There were three panels of alumni: one on positions with political officials; one on private sector jobs with public service aspects, such as social impact investing; and a third focused on human rights and international development. The Embark student team, which includes Spencer Bandeen, Claire Gibbs, Molly Paley, Riley Pfaff and Akanksha Ray, played key roles in planning, marketing, and hosting the event, including introducing panelists and working behind the scenes the day of the event.
Afterward, students mingled with the panelists and talked with representatives of several service-year organizations, including Teach for America, Lead for America, the Peace Corps and College Advising Corps. Highlights of the alumni tips follow.
Networking and Memo Writing
All of the alumni emphasized the importance of networking, not only for finding that first job, but for the next job or the next interesting assignment or project.
“It cannot be stated enough times. I know you are sick of hearing it,” said Jackson Tufts MPP’19 on the importance of networking. Tufts works at Booz Allen Hamilton and prior to graduate school was a staffer on the Hill for 8 years. He acknowledged that for some people networking isn’t easy.
“It took me three years to get comfortable with it,” he said.
“It doesn’t have to be a big dramatic thing,” said Ciara Coughlin MPP’16, now with USAID. She didn’t understand as an undergraduate that networking could just be a conversation.
Megha Bansal MPP’12, with Monitor Deloitte, agreed.
“Don’t think you have to know everything about what you’re looking for. Some of these conversations are just to open up what is out there for you,” she said.
Panelists also stressed that good writing is a valuable job skill, no matter what field. Students should take advantage of the resources at Duke to develop that skill, such as professors and the tutors at the writing center. Tufts called it “the biggest, best skill you can have.”

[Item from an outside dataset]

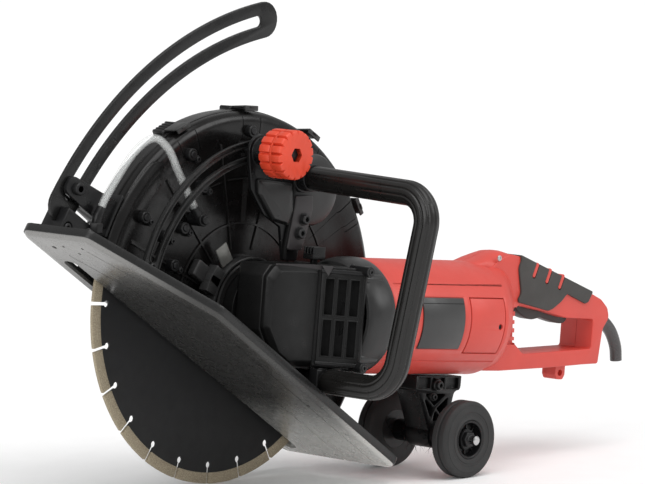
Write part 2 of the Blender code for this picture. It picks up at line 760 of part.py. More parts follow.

“Everyone who has applied for jobs has been rejected,” said Emily McKelvey PPS’13, now with Social Finance Inc.
“The recruiting process is lunacy once you see it from the other side,” she said, describing her experience in coming back to campus to recruit for her company. She reviewed 100 resumes, as did several other people, then human resources picked 15 for interviews.
Coughlin thought she wanted to join the Foreign Service, which has a notoriously difficult entrance exam. When she failed it on her first try, she had no backup plan. She went back to mentors from her internship in the State Department, who recommended she join the Peace Corps to get relevant experience.
“It changed the trajectory of my career,” she said. Coughlin now works in international development instead of diplomacy.
Pat Thompson PPS’11/MA’13 now works on Capitol Hill for Sen. Roger Wicker (R-Miss). He was turned down for a job as legislative director with a senator from Alabama, but asked that they keep him in mind. He later got a call from the office of Rep. Rob Wittman (R-Va.), where he worked for three years.
“Even though you’re a Duke grad, it doesn’t make you impervious to failure. We all fail,” he said. It’s important to be persistent, he said.
Mentoring and Giving Back
“I found a lot of mentors here at Sanford. The job I have now I found through Jenni Owen, who was a professor at Sanford,” said Darryl Childers MPP’14 of the office of N.C. Gov. Roy Cooper.
Thompson worked with the basketball team at Duke and counts Coach K among his mentors, and pointed to the basketball idea of “the next play.” He said it was important not to rest on your laurels but keep thinking about the next job.
The alumni panelists said they were glad to come back to campus.
“It is extremely important to share our experiences because a job or opportunity may seem out of reach until you see someone in that role who looks like you,” said Jasmin Palomares PPS’17, of the office of U.S. Sen. Kirsten Gillibrand (D-N.Y.).